I met a carpenter who uses torx head screws with a driver. It looked like it might be better then either Robertson or Phillips. Flat is for the home owner who only has a butter knife.


#193050 - 03/17/10 02:47 AM Re: screws for fixtures.pet peve [Re: twh]  
gfretwell  Online Content


Member
Joined: Jul 2004
Posts: 9,103
Estero,Fl,usa
I got a box of Torx deck screws and I am convinced. You can't strip out the heads before the screw breaks (as long as the bit is still OK) and they give you a bit with each box of screws. I have been shooting these in 40 year old Southern Yellow pine that is hard to drive a nail in.


Greg Fretwell

#193058 - 03/17/10 07:27 PM Re: screws for fixtures.pet peve [Re: gfretwell]  
HotLine1  Offline


Member
Joined: Apr 2002
Posts: 6,857
Brick, NJ USA
Agree with the torx deck screws, best type since sliced bread, and yes...a good bit is the key.

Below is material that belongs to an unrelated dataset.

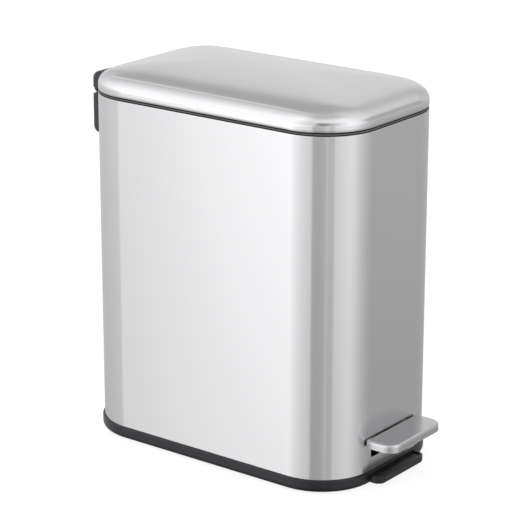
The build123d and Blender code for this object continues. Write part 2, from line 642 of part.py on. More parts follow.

I favor the square drive that most of the panel mfg's are using, cuts down on the bits us inspectors have to carry, yes & I don't like flat heads.



John

#193065 - 03/18/10 01:22 AM Re: screws for fixtures.pet peve [Re: HotLine1]  
Tesla  Offline
Member
Joined: Jun 2004
Posts: 1,273
Sacramento, CA
Such simple hardware is typically manufactured in China right along with the rest of the mechanism.

The nicer designs are still under patent, and the Chinese cannot successfully export them into first world markets.

In the third world, generally, there is great poverty...

Meaning that the 'tradesman' is often an uneducated bloke with one plier and one screw-driver -- straight blade -- and the export manufacturer dumbs down his fasteners so that his product has universal installation appeal.

The feelings of trade sophisticates are of no concern. You're not the guys holding the buying pencil.


Tesla

#193069 - 03/18/10 08:20 AM Re: screws for fixtures.pet peve [Re: Tesla]  
jimbob  Offline
Member
Joined: Dec 2009
Posts: 15
Canada
maybe someday they will change,do away with flat and philip screws. here hooping.


#193072 - 03/18/10 10:11 AM Re: screws for fixtures.pet peve [Re: jimbob]  
ghost307  Offline
Member
Joined: May 2005
Posts: 907
Chicago Illinois USA
I'm used to seeing screws that take either the flat or philips screwdrivers; I have started seeing a few that would also accept the square drive (Robertson) scredrivers.
Maybe that's the answer...that way you could use whatever you had in your belt instead of carrying 3 tools depending on what you had to open up.